TASK BRIEF. In the material below, find every line with "lifts" and pull it out.

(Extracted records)
————————

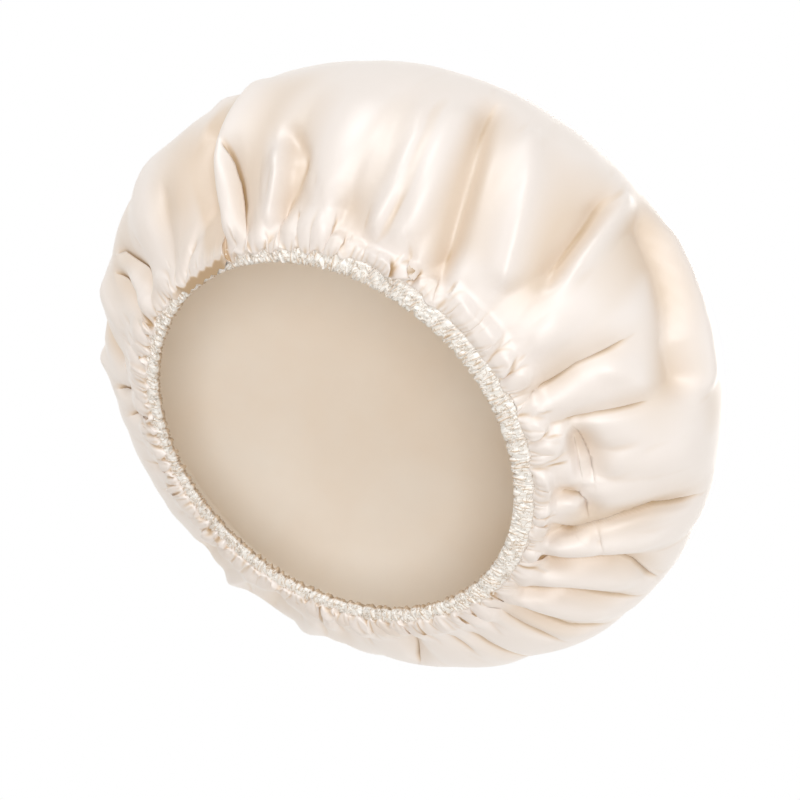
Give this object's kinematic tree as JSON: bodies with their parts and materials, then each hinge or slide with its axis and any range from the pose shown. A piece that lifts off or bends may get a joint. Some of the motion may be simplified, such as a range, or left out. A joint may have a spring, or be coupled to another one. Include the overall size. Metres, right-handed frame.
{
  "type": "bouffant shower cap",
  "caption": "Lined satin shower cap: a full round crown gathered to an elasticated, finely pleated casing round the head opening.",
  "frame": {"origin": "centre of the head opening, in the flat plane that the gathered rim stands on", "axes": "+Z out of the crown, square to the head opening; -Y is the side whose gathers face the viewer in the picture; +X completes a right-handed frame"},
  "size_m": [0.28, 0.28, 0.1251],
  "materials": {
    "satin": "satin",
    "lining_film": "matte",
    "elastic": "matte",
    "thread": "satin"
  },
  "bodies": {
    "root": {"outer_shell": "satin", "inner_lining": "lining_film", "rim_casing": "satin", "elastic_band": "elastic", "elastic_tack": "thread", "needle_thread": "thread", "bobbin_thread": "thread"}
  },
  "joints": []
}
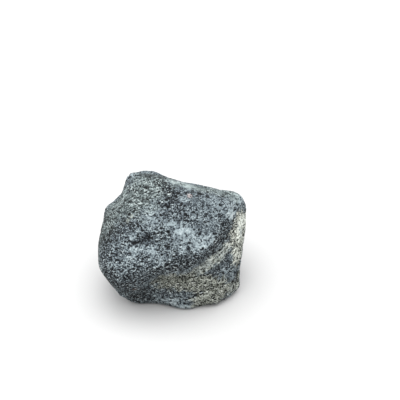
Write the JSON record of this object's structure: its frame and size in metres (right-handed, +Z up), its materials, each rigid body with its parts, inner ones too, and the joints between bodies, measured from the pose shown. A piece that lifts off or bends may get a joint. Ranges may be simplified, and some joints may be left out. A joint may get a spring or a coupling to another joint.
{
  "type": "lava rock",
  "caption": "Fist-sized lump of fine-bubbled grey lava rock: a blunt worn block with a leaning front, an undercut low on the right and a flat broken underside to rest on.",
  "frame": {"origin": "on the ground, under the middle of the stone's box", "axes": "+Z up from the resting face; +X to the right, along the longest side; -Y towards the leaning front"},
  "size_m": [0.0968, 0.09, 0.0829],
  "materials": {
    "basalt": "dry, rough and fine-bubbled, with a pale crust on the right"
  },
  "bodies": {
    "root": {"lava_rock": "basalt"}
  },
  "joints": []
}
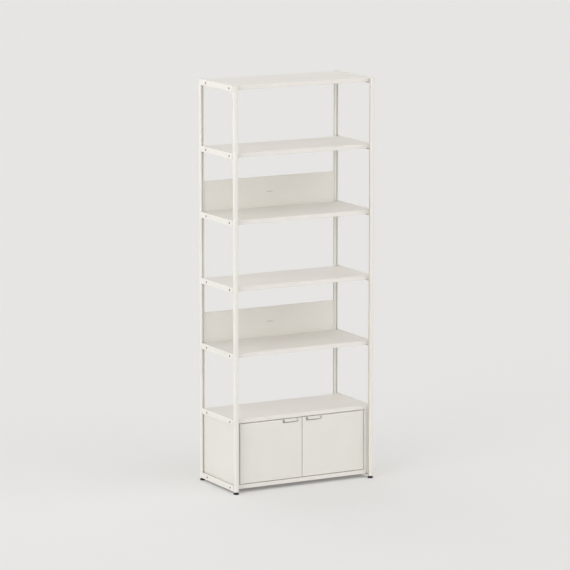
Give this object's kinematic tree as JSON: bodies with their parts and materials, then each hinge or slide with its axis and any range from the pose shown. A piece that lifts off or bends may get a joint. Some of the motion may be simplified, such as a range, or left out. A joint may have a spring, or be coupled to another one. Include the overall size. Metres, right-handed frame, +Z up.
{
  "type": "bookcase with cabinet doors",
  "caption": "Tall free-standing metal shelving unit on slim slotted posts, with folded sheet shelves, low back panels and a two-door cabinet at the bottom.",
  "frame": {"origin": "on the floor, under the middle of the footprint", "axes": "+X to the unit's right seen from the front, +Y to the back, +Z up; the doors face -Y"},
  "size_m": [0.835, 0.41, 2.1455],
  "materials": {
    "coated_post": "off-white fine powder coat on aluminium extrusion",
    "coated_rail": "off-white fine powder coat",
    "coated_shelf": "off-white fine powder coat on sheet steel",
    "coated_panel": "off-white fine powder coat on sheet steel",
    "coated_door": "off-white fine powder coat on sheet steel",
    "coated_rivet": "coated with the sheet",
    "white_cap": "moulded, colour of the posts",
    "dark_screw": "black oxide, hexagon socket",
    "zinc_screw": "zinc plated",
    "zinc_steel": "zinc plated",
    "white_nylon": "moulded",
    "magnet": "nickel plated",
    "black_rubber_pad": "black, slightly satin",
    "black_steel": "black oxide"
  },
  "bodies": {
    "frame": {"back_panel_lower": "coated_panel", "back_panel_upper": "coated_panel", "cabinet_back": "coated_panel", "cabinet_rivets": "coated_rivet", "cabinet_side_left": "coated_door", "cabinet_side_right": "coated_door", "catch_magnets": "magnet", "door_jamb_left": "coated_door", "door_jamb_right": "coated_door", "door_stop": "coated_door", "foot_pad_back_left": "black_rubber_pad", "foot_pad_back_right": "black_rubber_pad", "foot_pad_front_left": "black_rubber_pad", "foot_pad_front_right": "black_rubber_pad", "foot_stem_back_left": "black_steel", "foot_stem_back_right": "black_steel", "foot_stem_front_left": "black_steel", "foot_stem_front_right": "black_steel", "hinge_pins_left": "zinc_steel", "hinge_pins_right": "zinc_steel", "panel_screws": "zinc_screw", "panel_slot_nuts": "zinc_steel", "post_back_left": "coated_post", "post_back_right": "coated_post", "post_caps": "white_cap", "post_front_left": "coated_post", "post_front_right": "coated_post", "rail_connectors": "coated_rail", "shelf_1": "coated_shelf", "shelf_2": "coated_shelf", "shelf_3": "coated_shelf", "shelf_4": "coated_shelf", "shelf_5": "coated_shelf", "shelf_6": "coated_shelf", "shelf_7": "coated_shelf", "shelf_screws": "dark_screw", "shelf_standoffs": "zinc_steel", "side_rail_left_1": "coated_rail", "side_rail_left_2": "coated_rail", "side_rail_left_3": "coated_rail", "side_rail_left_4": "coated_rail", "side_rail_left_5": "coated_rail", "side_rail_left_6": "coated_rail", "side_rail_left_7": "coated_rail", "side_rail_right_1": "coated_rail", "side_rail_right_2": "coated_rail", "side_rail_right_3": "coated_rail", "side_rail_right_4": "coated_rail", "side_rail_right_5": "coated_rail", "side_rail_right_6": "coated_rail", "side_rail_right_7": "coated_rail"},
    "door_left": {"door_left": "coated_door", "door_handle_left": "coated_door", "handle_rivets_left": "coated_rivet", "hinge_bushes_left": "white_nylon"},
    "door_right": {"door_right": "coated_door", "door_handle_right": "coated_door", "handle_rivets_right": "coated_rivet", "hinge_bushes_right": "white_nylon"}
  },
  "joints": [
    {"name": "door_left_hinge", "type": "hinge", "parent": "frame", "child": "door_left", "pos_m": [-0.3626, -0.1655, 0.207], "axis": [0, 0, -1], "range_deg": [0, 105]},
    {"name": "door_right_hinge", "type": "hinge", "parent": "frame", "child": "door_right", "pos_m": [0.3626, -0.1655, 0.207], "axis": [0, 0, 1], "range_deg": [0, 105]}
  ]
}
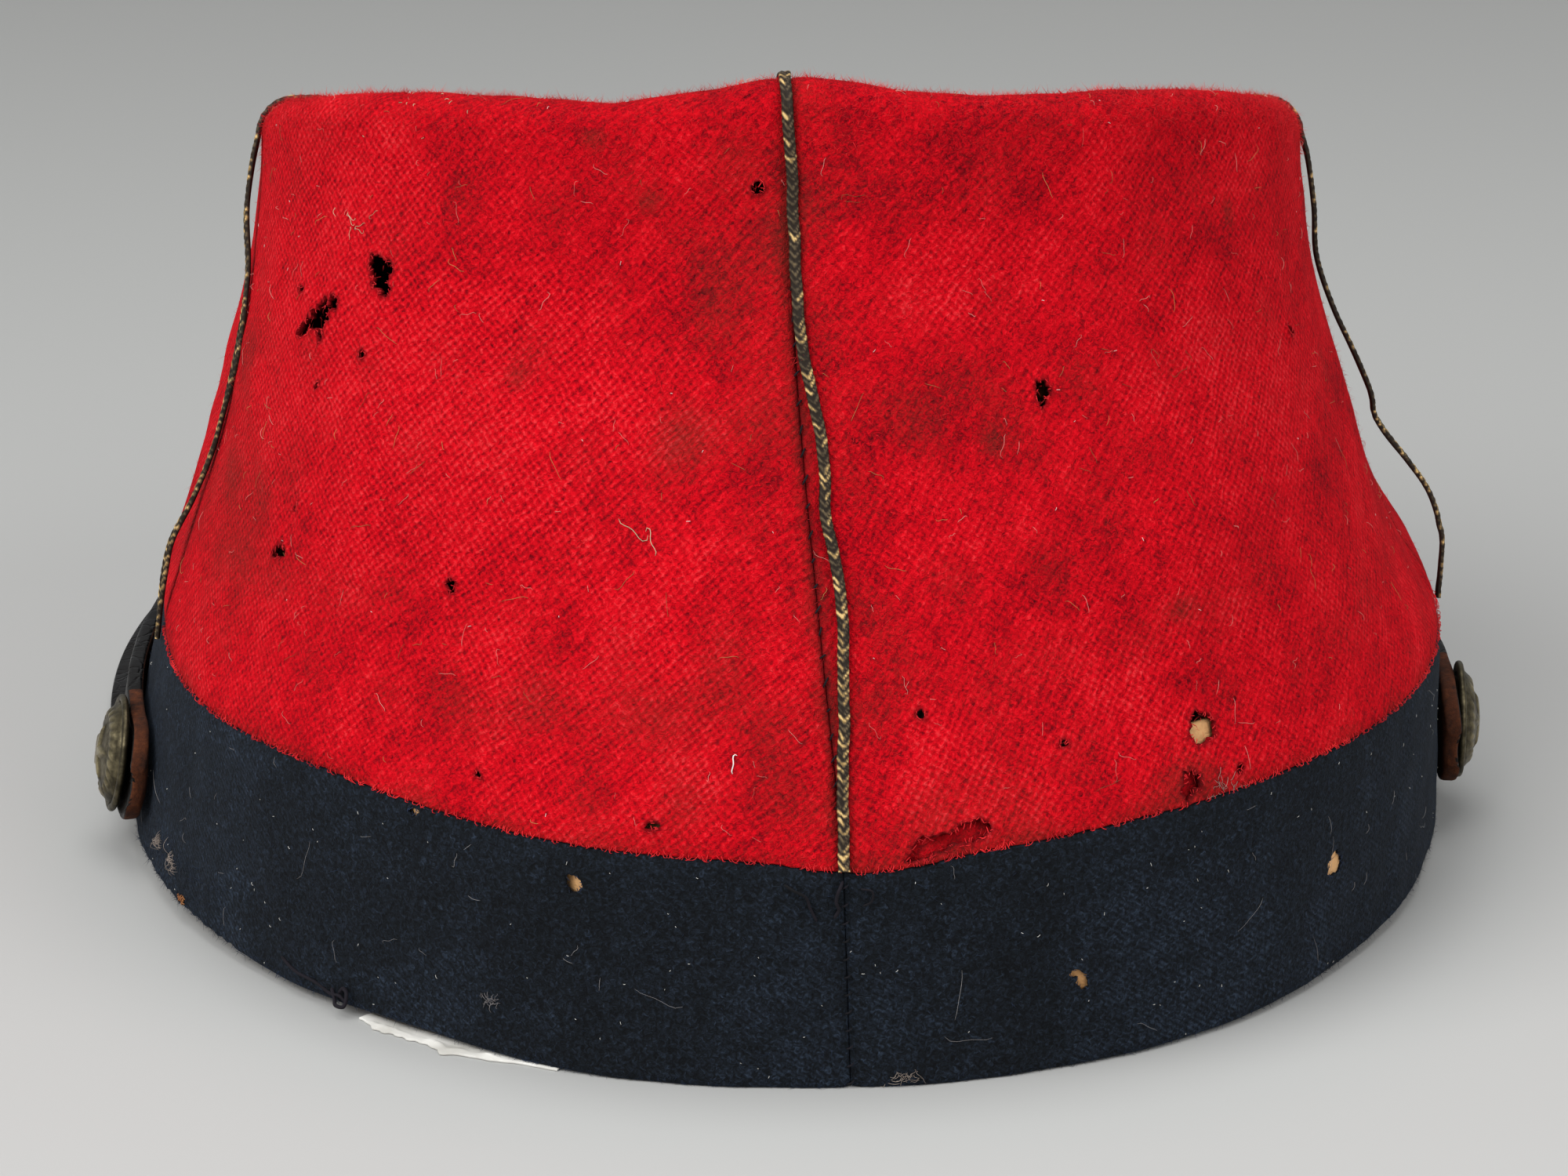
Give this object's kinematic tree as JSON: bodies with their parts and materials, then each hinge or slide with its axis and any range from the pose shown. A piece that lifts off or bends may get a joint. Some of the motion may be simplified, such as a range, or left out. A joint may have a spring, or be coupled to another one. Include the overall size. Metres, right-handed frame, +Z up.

————————

THE RESULT.
Give this object's kinematic tree as JSON: bodies with their parts and materials, then each hinge or slide with its axis and any range from the pose shown. A piece that lifts off or bends may get a joint. Some of the motion may be simplified, such as a range, or left out. A joint may have a spring, or be coupled to another one. Include the overall size. Metres, right-handed frame.
Write the JSON record of this object's structure: its frame and size in metres (right-handed, +Z up), its materials, each rigid body with its parts, inner ones too, and the joints between bodies, measured from the pose shown. A piece that lifts off or bends may get a joint. Ranges may be simplified, and some joints may be left out. A joint may get a spring or a coupling to another joint.
Give this object's kinematic tree as JSON: bodies with their parts and materials, then each hinge or slide with its axis and any range from the pose shown. A piece that lifts off or bends may get a joint. Some of the motion may be simplified, such as a range, or left out. A joint may have a spring, or be coupled to another one. Include the overall size. Metres, right-handed frame, +Z up.
Give this object's kinematic tree as JSON: bodies with their parts and materials, then each hinge or slide with its axis and any range from the pose shown. A piece that lifts off or bends may get a joint. Some of the motion may be simplified, such as a range, or left out. A joint may have a spring, or be coupled to another one. Include the overall size. Metres, right-handed frame, +Z up.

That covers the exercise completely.